• **Brief**
Check each line below for "scene" and report how many have it, nothing else.

═══ Supplied data ═══

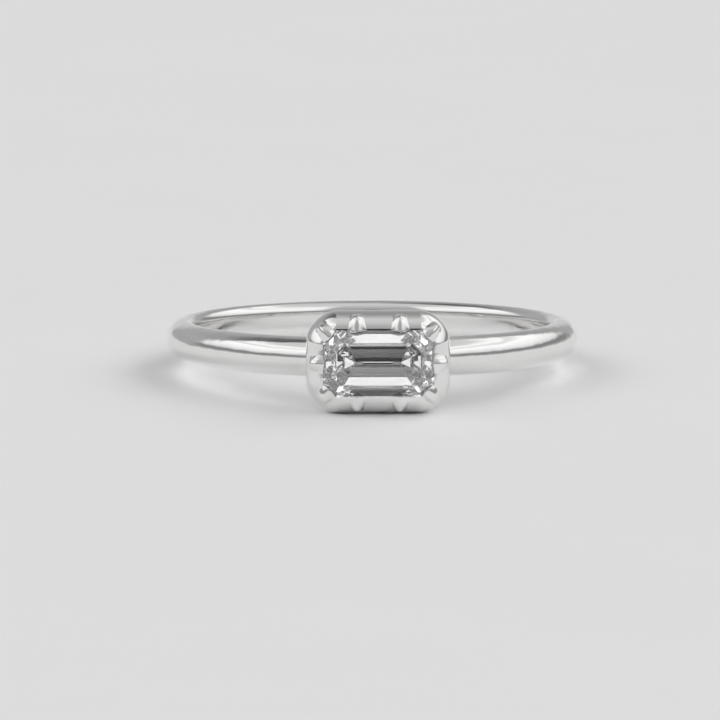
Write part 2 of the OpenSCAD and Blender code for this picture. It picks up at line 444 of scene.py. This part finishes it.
def between(tree, a, b, share):
    node = add_node(tree, "ShaderNodeMix", data_type="FLOAT")
    for name, value in (("Factor", share), ("A", a), ("B", b)):
        if isinstance(value, (int, float)):
            node.inputs[name].default_value = value
        else:
            link(tree, value, node.inputs[name])
    return node.outputs["Result"]


def noise(tree, coordinates, scale, detail):
    node = add_node(tree, "ShaderNodeTexNoise")
    link(tree, coordinates, node.inputs["Vector"])
    node.inputs["Scale"].default_value = scale
    node.inputs["Detail"].default_value = detail
    return node.outputs["Fac"]


def stretched(tree, coordinates, scales, detail):
    """Noise with its own scale along each axis."""
    mapping = add_node(tree, "ShaderNodeMapping")
    link(tree, coordinates, mapping.inputs["Vector"])
    mapping.inputs["Scale"].default_value = scales
    return noise(tree, mapping.outputs["Vector"], 1, detail)


def new_material(name):
    material = bpy.data.materials.new(name)
    material.use_nodes = True
    tree = material.node_tree
    shader = tree.nodes["Principled BSDF"]
    place = add_node(tree, "ShaderNodeTexCoord").outputs["Object"]
    return material, tree, shader, place


def collet_frame(tree, place):
    """The place in metres: across the finger, along it from the ring's middle, and above it."""
    c, s = math.cos(TILT), math.sin(TILT)
    split = add_node(tree, "ShaderNodeSeparateXYZ")
    link(tree, place, split.inputs["Vector"])
    distances = [split.outputs["X"]]
    for direction, start in (((0, s, c), 0), ((0, -c, s), BORE_R)):
        product = add_node(tree, "ShaderNodeVectorMath", operation="DOT_PRODUCT")
        link(tree, place, product.inputs[0])
        product.inputs[1].default_value = direction
        offset = (AXIS_Y * direction[1] + AXIS_Z * direction[2] + start) * MM
        distances.append(calculate(tree, "SUBTRACT", product.outputs["Value"], offset))
    return distances


def within_reach(tree, distance, limit):
    """1 where a distance either way is below a limit in millimetres, else 0."""
    return calculate(tree, "LESS_THAN", calculate(tree, "ABSOLUTE", distance), limit * MM)


def white_metal():
    """Polished white metal with faint hand-finishing waves and fine scratches."""
    material, tree, shader, place = new_material("white_metal")
    shader.inputs["Metallic"].default_value = 1.0
    worn = noise(tree, place, 900, 4)
    tint = add_node(tree, "ShaderNodeMix", data_type="RGBA")
    link(tree, worn, tint.inputs["Factor"])
    tint.inputs["A"].default_value = (0.86, 0.855, 0.85, 1)
    tint.inputs["B"].default_value = (0.9, 0.897, 0.892, 1)
    # The seat and the window behind the stone were never polished
    x, along, height = collet_frame(tree, place)
    within = calculate(tree, "GREATER_THAN", height, 0)
    below_lip = smooth_step(tree, height, (GIRDLE_H - 0.03) * MM, (GIRDLE_H - 0.02) * MM, 1, 0)
    in_length = within_reach(tree, x, STONE_L / 2)
    in_width = within_reach(tree, along, STONE_W / 2)
    for part in (below_lip, in_length, in_width):
        within = calculate(tree, "MULTIPLY", within, part)
    dull = add_node(tree, "ShaderNodeMix", data_type="RGBA")
    link(tree, within, dull.inputs["Factor"])
    link(tree, tint.outputs["Result"], dull.inputs["A"])
    dull.inputs["B"].default_value = (0.65, 0.65, 0.65, 1)
    link(tree, dull.outputs["Result"], shader.inputs["Base Color"])
    cloudy = noise(tree, place, 1500, 3)
    rough = smooth_step(tree, cloudy, 0.3, 0.8, 0.05, 0.12)
    link(tree, between(tree, rough, 0.4, within), shader.inputs["Roughness"])

    # Long polishing marks, a hand-finished waviness and fine scratches
    marks = stretched(tree, place, (500, 2600, 2600), 2)
    waves = stretched(tree, place, (420, 900, 900), 1)
    scratches = stretched(tree, place, (5000, 20000, 45000), 2)
    # The band's flat inside, told by its distance from the bore's axis, is smoother than the rest
    from_axis = calculate(tree, "ADD", height, BORE_R * MM)
    squares = [calculate(tree, "MULTIPLY", length, length) for length in (x, from_axis)]
    radius = calculate(tree, "SQRT", calculate(tree, "ADD", *squares))
    wavy = smooth_step(tree, radius, (BORE_R + 0.02) * MM, (BORE_R + 0.3) * MM, 0.2, 1)
    normal = None
    for pattern, strength, depth in (
        (scratches, 0.015, 0.00002), (marks, 0.06, 0.0001), (waves, 0.14, 0.0003),
    ):
        bump = add_node(tree, "ShaderNodeBump")
        link(tree, calculate(tree, "MULTIPLY", wavy, strength), bump.inputs["Strength"])
        bump.inputs["Distance"].default_value = depth
        link(tree, pattern, bump.inputs["Height"])
        if normal:
            link(tree, normal, bump.inputs["Normal"])
        normal = bump.outputs["Normal"]
    link(tree, normal, shader.inputs["Normal"])
    return material


def diamond_material():
    """Colourless stone with polished facets and a frosted girdle."""
    material, tree, shader, place = new_material("diamond")
    shader.inputs["Base Color"].default_value = (1, 1, 1, 1)
    shader.inputs["Transmission Weight"].default_value = 1.0
    shader.inputs["IOR"].default_value = 2.417
    # Height above the finger tells the girdle from the facets
    height = collet_frame(tree, place)[2]
    off = calculate(tree, "SUBTRACT", height, (GIRDLE_H - GIRDLE_T / 2) * MM)
    off = calculate(tree, "ABSOLUTE", off)
    on_girdle = smooth_step(tree, off, 0.45 * GIRDLE_T * MM, 0.5 * GIRDLE_T * MM, 1.0, 0.0)
    grain = noise(tree, place, 20000, 2)
    rough = calculate(tree, "MULTIPLY", on_girdle, smooth_step(tree, grain, 0.2, 0.8, 0.15, 0.4))
    link(tree, rough, shader.inputs["Roughness"])
    return material


FLOOR_GLOW = 0.35       # strength of the floor's painted glow: light it gives off where the stone shows it


def floor_material():
    material, tree, shader, place = new_material("floor")
    speckle = noise(tree, place, 60, 3)
    tint = add_node(tree, "ShaderNodeMix", data_type="RGBA")
    link(tree, speckle, tint.inputs["Factor"])
    tint.inputs["A"].default_value = (0.83, 0.83, 0.83, 1)
    tint.inputs["B"].default_value = (0.85, 0.85, 0.85, 1)
    link(tree, tint.outputs["Result"], shader.inputs["Base Color"])
    shader.inputs["Roughness"].default_value = 0.7
    shader.inputs["Specular IOR Level"].default_value = 0.2
    # Painted light: the sheet glows, as emission, where it is seen through the stone, so the stone
    # shows it brighter than it is elsewhere in the picture
    through = add_node(tree, "ShaderNodeLightPath").outputs["Is Transmission Ray"]
    shader.inputs["Emission Color"].default_value = (1, 1, 1, 1)
    painted_glow = calculate(tree, "MULTIPLY", through, FLOOR_GLOW)
    link(tree, painted_glow, shader.inputs["Emission Strength"])
    return material


# The camera, fitted to fifteen edges of the ring in the photograph
CAMERA_ELEVATION = 10.3206
CAMERA_YAW = 1.3958
CAMERA_ROLL = 0.0957
CAMERA_DISTANCE = 349.974
CAMERA_LENS = 358.29
AIM = (0, AXIS_Y - 1, 2.0)
AIM_RIGHT = -0.61874
AIM_UP = -1.26924

# Light from all round. Each stretch of bearings, from the camera's side round to the right,
# has pairs of elevation in degrees above the horizon and strength.
BACK = [
    (0, 0.62), (9, 0.6), (18, 0.43), (27, 0.43), (40, 0.35), (54, 0.3), (69, 0.42), (84, 0.6),
    (90, 0.66),
]
LEFT_BACK = [
    (0, 0.5), (3, 0.4), (12, 0.4), (20, 0.42), (38, 0.36), (47, 0.2), (57, 0.13), (64, 0.12),
    (72, 0.3), (84, 0.6), (90, 0.66),
]
RIGHT_BACK = [
    (0, 0.5), (4, 0.4), (11, 0.4), (17, 0.38), (37, 0.34), (51, 0.5), (69, 0.5), (84, 0.6),
    (90, 0.66),
]
FRONT = [
    (0, 0.5), (4, 0.3), (12, 0.32), (23, 0.4), (43, 0.46), (61, 0.6), (84, 0.66), (90, 0.66),
]
SIDE = [
    (0, 0.55), (3, 0.38), (5.5, 0.25), (11.5, 0.25), (16.5, 0.75), (24, 0.95), (38, 1.15),
    (44, 0.8), (49, 1.1), (53, 1.0), (57, 0.72), (65, 0.66), (90, 0.66),
]
BEARINGS = [            # degrees from and to which the light changes over to the next stretch
    (-168, -158, LEFT_BACK), (-128, -114, SIDE), (-44, -32, FRONT), (24, 40, SIDE),
    (142, 154, RIGHT_BACK), (162, 172, BACK),
]
GROUND = 0.66           # below the horizon, behind and beside the ring
ROOM = 0.04             # below the horizon, in front of the sheet
LENS = 0.03             # the camera's own front
LENS_RADIUS = 9         # degrees
THROUGH_STONE = (1.5, 1.8)      # contrast and gain of the light that is seen through the stone
ON_FLOOR = (3.5, 2.8)           # the same for the light that falls on the floor


def sky_ramp(tree, elevation, stops):
    ramp = add_node(tree, "ShaderNodeValToRGB")
    elements = ramp.color_ramp.elements
    link(tree, calculate(tree, "DIVIDE", elevation, 90), ramp.inputs["Fac"])
    while len(elements) < len(stops):
        elements.new(0.5)
    for element, (at, _) in zip(elements, stops):
        element.position = at / 90
    for element, (_, level) in zip(elements, stops):
        element.color = (level / 2, level / 2, level / 2, 1)
    return calculate(tree, "MULTIPLY", ramp.outputs["Color"], 2)


def studio_light():
    """A light tent: two bright sides, a dimmer front and back, and a dark slot above the floor."""
    world = bpy.data.worlds.new("studio")
    bpy.context.scene.world = world
    world.use_nodes = True
    tree = world.node_tree
    direction = add_node(tree, "ShaderNodeSeparateXYZ")
    vector = add_node(tree, "ShaderNodeTexCoord").outputs["Generated"]
    link(tree, vector, direction.inputs["Vector"])
    x, y, z = direction.outputs
    elevation = calculate(tree, "DEGREES", calculate(tree, "ARCSINE", z))
    forward = calculate(tree, "MULTIPLY", y, -1)
    bearing = calculate(tree, "DEGREES", calculate(tree, "ARCTAN2", x, forward))
    sky = sky_ramp(tree, elevation, BACK)
    for low, high, stops in BEARINGS:
        share = smooth_step(tree, bearing, low, high)
        sky = between(tree, sky, sky_ramp(tree, elevation, stops), share)
    in_front = smooth_step(tree, calculate(tree, "ABSOLUTE", bearing), 90, 60)
    below = between(tree, GROUND, ROOM, in_front)
    sky = between(tree, below, sky, smooth_step(tree, elevation, -2, -0.5))
    # The camera's own dark front, which the stone and the band reflect
    facing = add_node(tree, "ShaderNodeVectorMath", operation="DOT_PRODUCT")
    link(tree, vector, facing.inputs[0])
    e, yaw = math.radians(CAMERA_ELEVATION), math.radians(CAMERA_YAW)
    facing.inputs[1].default_value = (
        -math.sin(yaw) * math.cos(e), -math.cos(yaw) * math.cos(e), math.sin(e),
    )
    off_axis = calculate(tree, "DEGREES", calculate(tree, "ARCCOSINE", facing.outputs["Value"]))
    sky = between(tree, LENS, sky, smooth_step(tree, off_axis, LENS_RADIUS - 2, LENS_RADIUS + 2))
    # Seen through the stone, and where it lights the floor, the light has more contrast
    path = add_node(tree, "ShaderNodeLightPath").outputs
    on_floor = calculate(tree, "GREATER_THAN", path["Diffuse Depth"], 0.5)
    for used, (contrast, gain) in (
        (path["Is Transmission Ray"], THROUGH_STONE), (on_floor, ON_FLOOR),
    ):
        harder = calculate(tree, "MULTIPLY", calculate(tree, "POWER", sky, contrast), gain)
        sky = between(tree, sky, harder, used)
    link(tree, sky, tree.nodes["Background"].inputs["Color"])
    tree.nodes["Background"].inputs["Strength"].default_value = 1.0


def floor():
    """A pale sheet in metres. Its front edge is just outside the picture, before the dark room."""
    half, front = 1.0, -0.088
    corners = np.array([(-half, front, 0), (half, front, 0), (half, half, 0), (-half, half, 0)])
    ground = new_object("floor", corners, [(0, 1, 2, 3)])
    ground.data.materials.append(floor_material())


def camera():
    e, yaw, roll = (math.radians(a) for a in (CAMERA_ELEVATION, CAMERA_YAW, CAMERA_ROLL))
    ahead = Vector((math.sin(yaw) * math.cos(e), math.cos(yaw) * math.cos(e), -math.sin(e)))
    level = Vector((math.cos(yaw), -math.sin(yaw), 0))
    upright = level.cross(ahead)
    right = math.cos(roll) * level + math.sin(roll) * upright
    up = math.cos(roll) * upright - math.sin(roll) * level
    place = Vector(AIM) + AIM_RIGHT * right + AIM_UP * up - CAMERA_DISTANCE * ahead
    data = bpy.data.cameras.new("camera")
    data.lens = CAMERA_LENS
    data.sensor_width = 36
    data.clip_start = 0.05
    data.clip_end = 10
    holder = bpy.data.objects.new("camera", data)
    turn = Matrix((right, up, -ahead)).transposed().to_4x4()
    holder.matrix_world = Matrix.Translation(place * MM) @ turn
    bpy.context.scene.collection.objects.link(holder)
    bpy.context.scene.camera = holder


camera()
studio_light()
floor()

mount = ring_mount()
mount.data.materials.clear()
mount.data.materials.append(white_metal())
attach(mount, "root")
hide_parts("ring_mount")

diamond = frame["nodes"]["diamond"]
diamond.data.materials.clear()
diamond.data.materials.append(diamond_material())

scene = bpy.context.scene
scene.view_settings.view_transform = "Standard"
scene.cycles.max_bounces = 32
scene.cycles.glossy_bounces = 24
scene.cycles.transmission_bounces = 32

═══

• **Solution to this problem**
9